Et Alexandre là-dessus avance que pour se demander si on va être numériquement sobre, il faut plutôt demander aux entreprises, qui ne savent pas répondre à ça. Ou ne comprennent pas ou n’arrivent pas à mettre un tel chantier en route. C’est plutôt de dire: face à un avenir incertain, comment est-ce que vous voulez faire évoluer votre entreprise? Quelles évolutions pour le business model? Et donc ça, ça va changer la direction à terme de l’entreprise et donc ça peut être beaucoup plus puissant à ce moment-là pour avancer au niveau de la sobriété du numérique.
Ce sur quoi Gauthier avance que numériser ou pas n’est pas binaire. Il y a 50 nuances de gris de la dénumérisation. Et non, ceci n’est pas un extrait d’un roman de Bruno Le Maire.

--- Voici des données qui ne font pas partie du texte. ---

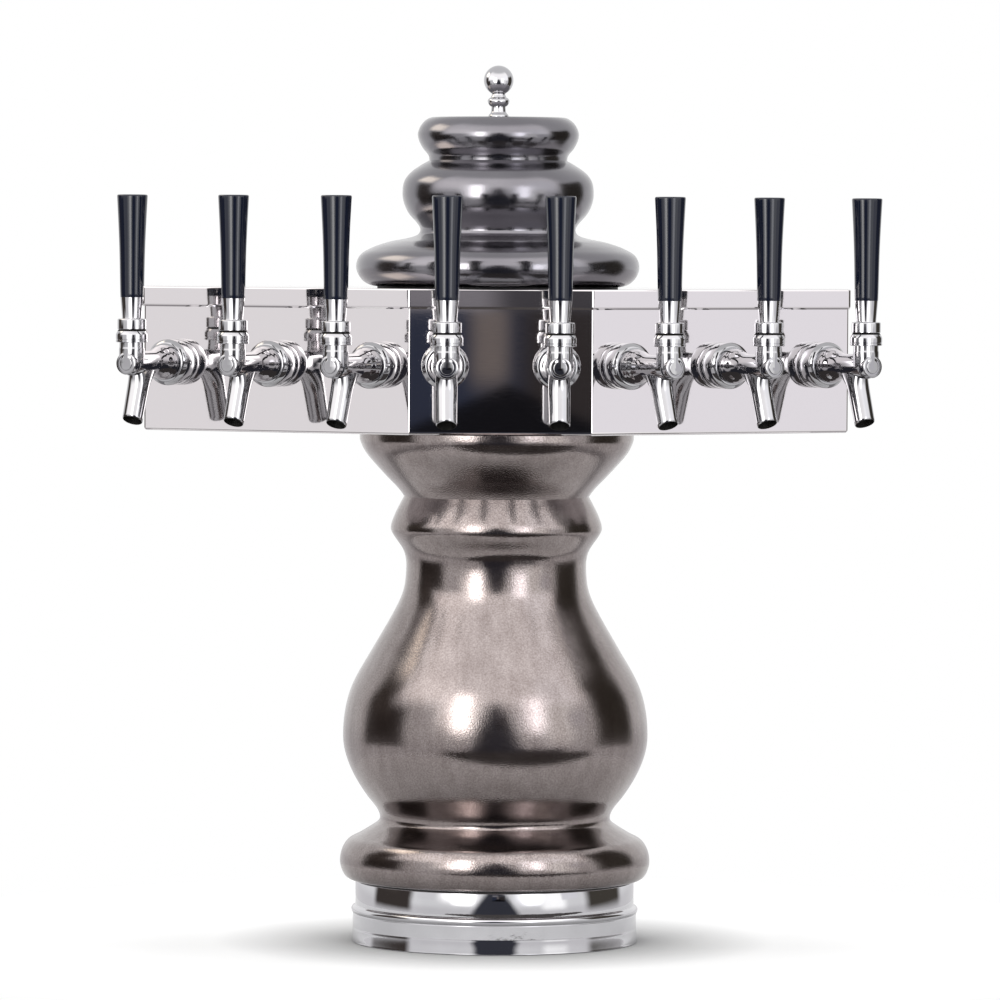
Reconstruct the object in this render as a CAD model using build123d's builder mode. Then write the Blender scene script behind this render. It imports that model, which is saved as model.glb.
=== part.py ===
from build123d import *

import os
from math import atan2, cos, hypot, radians, sin

# A beer tower with eight taps. A chrome base ring carries a turned body, the body and the
# steel column inside it carry a swept-back tap head, and a turned cap with a finial closes
# the top. Millimetres. The origin is the centre of the base on the counter, +Z points up
# and the taps face -Y.

# ---- clearances ----
play = 0.3               # between pieces of one body that pass through or beside each other
running_play = 0.3       # between pieces that move past each other
thread_play = 0.05       # round a thread, a stud or a tube in its seat

# ---- base ----
ring_radius = 126.4      # outside of the lower band
ring_height = 54.0
ring_wall = 4.0
ring_step = 2.2          # the upper band is this much smaller
ring_bead_height = 28.5  # of the bead between the bands, at its middle
ring_bead_radius = 4.0
ring_bead_rise = 1.3     # how far the bead stands out of the lower band
ring_shelf_width = 24.0  # of the inward shelf that carries the body
gasket_thickness = 2.0
gasket_width = 60.0
plate_thickness = 6.0
bolt_circle_radius = 95.0
bolt_hole_radius = 4.25
bolt_count = 4

# ---- tubes inside the column ----
coolant_radius = 4.75
coolant_wall = 1.0
coolant_bend_radius = 11.0   # of the turn at the top of the loop
coolant_rise = 76.0          # from the head's floor to the loop's turn
line_radius = 4.0
line_wall = 1.0
line_bend_radius = 13.0
line_tail_run = 25.0         # straight behind the shank, before the line turns in
line_gap = 4.25              # between the beer lines and the coolant tubes
tube_end_height = 12.0       # of the tubes' lower ends above the counter
tube_plain_length = 26.0     # plain end below the stop bead
tube_bead_length = 2.0
tube_bead_rise = 1.0
spacer_thickness = 6.0       # of the discs that hold the tubes in the column
spacer_inset = 34.0          # of each disc from the column's ends

# ---- column ----
column_gap = 8.0             # between the beer lines and the column's wall
column_wall = 2.0
column_foot_width = 14.0
column_flange_width = 22.0
column_flange_thickness = 4.0
column_screw_radius = 3.0
column_screw_head_radius = 5.0
column_screw_head_height = 4.0
column_screw_count = 4

# ---- body: radii of its outline, from the foot up, and the heights between them ----
seal_thickness = 1.5
body_wall = 5.0
body_floor = 5.0
foot_seat_radius = 128.0
foot_radius = 138.0
shoulder_radius = 122.8
lower_neck_radius = 102.4
swell_radius = 114.4
belly_radius = 135.7
taper_radius = 110.8
waist_radius = 80.1
collar_radius = 94.0
upper_neck_radius = 82.3
flare_radius = 98.3
rim_radius = 122.0
foot_rise = 16.5
shoulder_rise = 22.3
lower_neck_rise = 15.7
swell_rise = 20.0
belly_rise = 53.3
taper_rise = 75.5
waist_rise = 75.5
collar_rise = 33.5
upper_neck_rise = 27.0
flare_rise = 19.5
rim_rise = 34.0
rim_height = 5.5             # straight rim above the flare, and the shell's top thickness
upper_seal_inner_gap = 10.0
upper_seal_width = 24.0
upper_seal_thickness = 2.0

# ---- head ----
sheet = 1.5
head_bend_radius = 2.5
head_height = 128.0
head_front = 110.0           # from the axis to the middle panel
head_back = 110.0
middle_half_width = 80.0
wing_length = 265.0
wing_sweep = 28.0            # degrees, each wing back from the middle panel
lid_depth = 17.8
lid_overhang = 2.0
lid_edge_radius = 3.0
lid_screw_radius = 2.4
lid_screw_head_radius = 4.5
lid_screw_head_height = 2.5
lid_screw_length = 8.0
lid_screw_pitch = 120.0
lid_screw_count = 5
lid_insulation_thickness = 20.0
lid_insulation_gap = 12.0
lid_insulation_hole_radius = 22.0

# ---- cap: radii of its outline, from the lid up, and the heights between them ----
cap_gasket_thickness = 1.2
cap_gasket_width = 14.0
cap_wall = 4.0
cap_seat_radius = 107.0
cap_edge_radius = 118.8
cap_bead_radius = 125.9
cap_shoulder_radius = 112.6
cap_crown_radius = 74.3
cap_neck_radius = 69.0
cap_swell_radius = 76.5
cap_bulge_radius = 85.0
cap_taper_radius = 77.4
cap_groove_radius = 61.0
cap_knob_flank_radius = 67.2
cap_knob_radius = 71.6
cap_top_radius = 58.0
cap_edge_rise = 4.2
cap_bead_rise = 13.6
cap_shoulder_rise = 15.8
cap_crown_rise = 10.7
cap_neck_rise = 5.3
cap_swell_rise = 10.7
cap_bulge_rise = 23.0
cap_taper_rise = 17.9
cap_groove_rise = 11.3
cap_knob_flank_rise = 10.1
cap_knob_rise = 12.5
cap_top_rise = 15.1

# ---- finial and the rod that holds the cap ----
tie_rod_radius = 4.0
tie_rod_drop = 26.0          # of the rod below the lid
tie_nut_height = 7.0
tie_nut_width = 13.0         # across flats
finial_foot_radius = 9.0
finial_neck_radius = 7.0
finial_bead_radius = 9.7
finial_ball_radius = 13.2
finial_foot_height = 6.6
finial_bead_height = 14.6    # of the bead's middle above the cap
finial_bead_half_height = 3.4
finial_ball_height = 32.9    # of the ball's middle above the cap
finial_thread_depth = 21.0

# ---- taps: u is the distance out of the panel, w the height above the shank's axis ----
tap_pitch = 101.0            # along a wing
middle_pitch = 97.5          # between the two taps of the middle panel
tap_rise = 61.0              # of the shank's axis above the head's floor
first_wing_tap = 30.0        # from the panels' corner, along the wing
wing_tap_count = 3
shank_radius = 11.0
shank_tail = 44.0            # behind the panel
shank_collar_radius = 14.3   # and of the faucet's spigot in the same nut
shank_collar_length = 4.0
shank_length = 12.1          # in front of the panel
shank_cavity_radius = 8.3
shank_cavity_back = 7.0      # of the cavity's end behind the panel
flange_radius = 20.5
flange_thickness = 4.0
flange_edge_radius = 1.5
lock_nut_height = 8.0
lock_nut_width = 30.0
coupling_nut_radius = 20.5
coupling_nut_lip = 3.7
coupling_nut_chamfer = 1.0
coupling_nut_bevel_depth = 3.2   # of the cone on its front
coupling_nut_bevel_length = 3.6
spanner_hole_radius = 2.0
spanner_hole_depth = 3.0
spanner_hole_count = 6
washer_thickness = 1.2
line_nut_length = 22.0
line_nut_grip = 10.0         # of its thread on the shank's tail
line_nut_width = 25.5

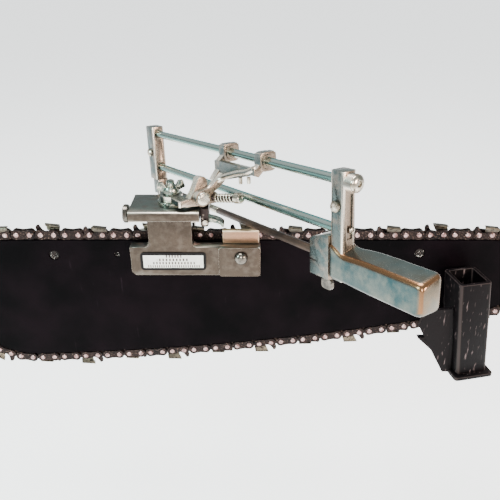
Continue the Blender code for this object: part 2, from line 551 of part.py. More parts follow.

Et enfin, il y a des tensions et des arbitrages entre les usages civils et militaires. Ce qui m’amène à cette minute culturelle : en 1971 sortait le intel 4004, qui a un peu déclenché la loi de Moore. C’était le premier microprocesseur qui était commercialement disponible. Donc, ça a été le vrai début… Ouais enfin une sombre bouse quand même, mais incroyable, si ma mémoire est bonne, Gordon Moore avait énoncé sa loi dès 1965, soit six ans avant. Et pourquoi il l’a fait, comment il a pu le faire ? C’est qu’en fait, on s’est rendu compte a posteriori que des microprocesseurs, il en existait avant le Intel 4004, mais ils étaient dans des avions militaires et donc on ne pouvait pas les avoir. Et donc, la loi, la loi de Moore, n’a pas pu s’appliquer, ou elle s’est appliquée de façon invisible pour le grand public, parce qu’elle n’existait que dans le monde du militaire, et ce sur quoi je crois qu’on peut conclure.